Henry Duchemin and His Shadows is the ideal introduction to Bove’s world, with its cast of stubborn isolatoes who call to mind Melville’s Bartleby, Walser’s “little men,” and Rhys’s lost women. Henri Duchemin, the protagonist of the collection’s first story, “Night Crime,” is ambivalent, afraid of appearing ridiculous, desperate for money: in other words, the perfect prey. Criminals, beautiful women, and profiteers threaten the sad young men of Bove’s stories, but worse yet are the interior voices and paranoia that propel them to their fates. The poet of the flophouse and the dive, the park bench and the pigeon’s crumb, Bove is also a deeply empathetic writer for whom no defeat is so great as to silence desire.
PUBLISHERS WEEKLY
The prolific and melancholic Bove (My Friends) wrote all manner of stories, fragments, and novellas before WWII, when he was forced into Algerian exile, from the off-the-cuff confessional to the darkly weird, but this collection features just a taste of these. The title story covers more in its short duration than most novels: urged by his friends to commit suicide on Christmas Eve, Monsieur Duchemin is inexplicably befriended by a nameless man who enlists him in murdering a prominent banker with a hammer, after which Duchemin undertakes a bizarre quest for redemption. Subsequent stories such as "Another Friend," concerning a brief, passionate friendship between a pauper and a rich man, and "Night Visit," in which a despondent young groom begs a friend to verify his wife's disloyalty, are a vivifying crash course in Bove's obsessions: suicide, friendship, adultery, and the sudden reversal of fortune.

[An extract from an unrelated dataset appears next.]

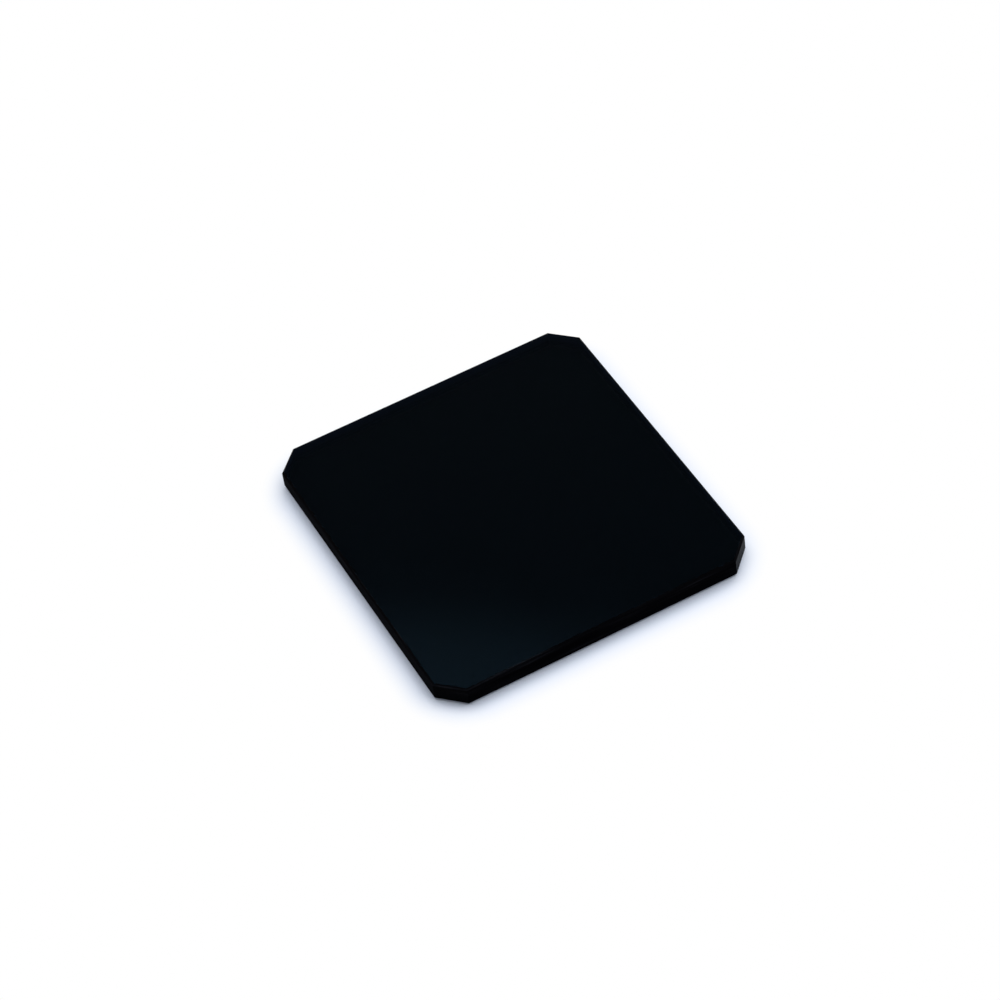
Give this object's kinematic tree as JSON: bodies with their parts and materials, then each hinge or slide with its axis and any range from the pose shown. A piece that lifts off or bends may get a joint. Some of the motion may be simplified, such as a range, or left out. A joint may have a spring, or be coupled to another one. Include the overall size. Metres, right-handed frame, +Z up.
{
  "type": "neutral density filter",
  "caption": "Thin oblong plate of dark neutral glass with cut corners and fine bevelled rims, placed in front of a camera lens to cut the light.",
  "frame": {"origin": "centre of the plate's outline, on its rear face, the face that goes towards the lens", "axes": "+X along the shorter sides, +Y along the longer sides, +Z up through the glass towards the front face"},
  "size_m": [0.024, 0.0264, 0.0015],
  "materials": {
    "dark_glass": "polished on both faces, fine ground on the edges"
  },
  "bodies": {
    "root": {"filter_glass": "dark_glass"}
  },
  "joints": []
}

Unfortunately, the remaining stories don't do much to expand on these, and dated pieces of histrionic misogyny such as "Is It a Lie?" haven't aged well. A longer collection or a full novel might have done more for literary Francophiles and casual readers alike; but that's not to say this book isn't abound with mind-bendingly odd sentences that only Bove could write, such as, "She was so beautiful that he soon confused her in his mind with the woman he had dreamed of marrying his whole life," and, "The stranger was almost a father to me."